The cleanest (I might call it the only clean) example of this “the comment” adjacent reaction is, I think, “how have you not heard of Taylor Swift?” I would say this is actually reasonable. It’s a display of surprise at a lack of awareness— in this case, of Taylor Swift, a superstar whose mere presence in a city is a legitimate economic consideration. “How have you not heard of Taylor Swift” is one of the only variations of these types of comments that I would easily consider to be a nigh-universally reasonable version of “have you been living under a rock?”. That dialogue between two reasonable people goes something like “You’ve never heard of Taylor Swift?

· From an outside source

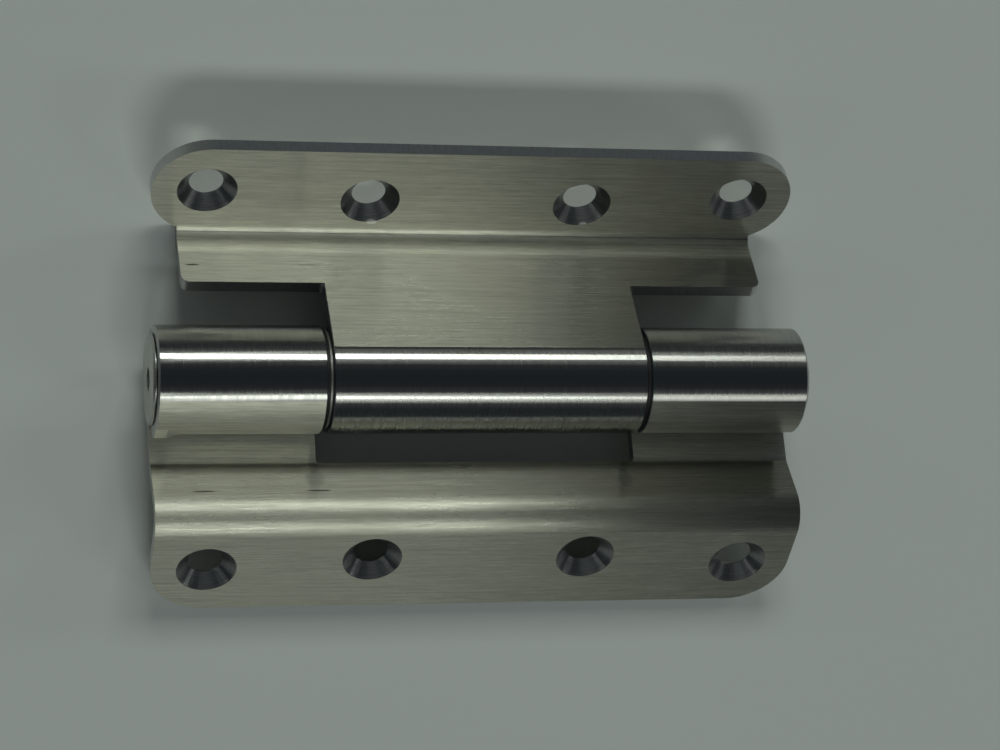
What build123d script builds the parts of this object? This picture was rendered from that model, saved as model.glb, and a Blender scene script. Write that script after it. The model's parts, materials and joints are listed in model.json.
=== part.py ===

How is that even possible, she was Time’s Person of the Year, she had her tour headlining in movie theaters, she’s broken countless world records, she’s one of the most famous person alive”, to which the response is “wow, that’s crazy, I dunno how I missed all of that. I guess I just don’t really stay very updated on that kind of thing”. And that’s the end of it, because there’s really not anything else to say. That’s fine. If that were an actual situation and I were the unaware person presented with the evidence of how huge Taylor Swift is, I wouldn’t be able to believe I’d never heard of her either. However, that is an exception. In most cases, I think the assumption that someone else should be aware of the things you are is a risky behavior. And no matter how right you are about the thing being well known (like Taylor Swift), if you take it too far you are once again the asshole. In the event that the disbelief transitions to disrespect, it once again is unacceptable. “It blows my mind that you haven’t heard this, have you been living under a rock” is fine. “I can’t take your musical tastes seriously unless you’ve listened to this” is absolutely not.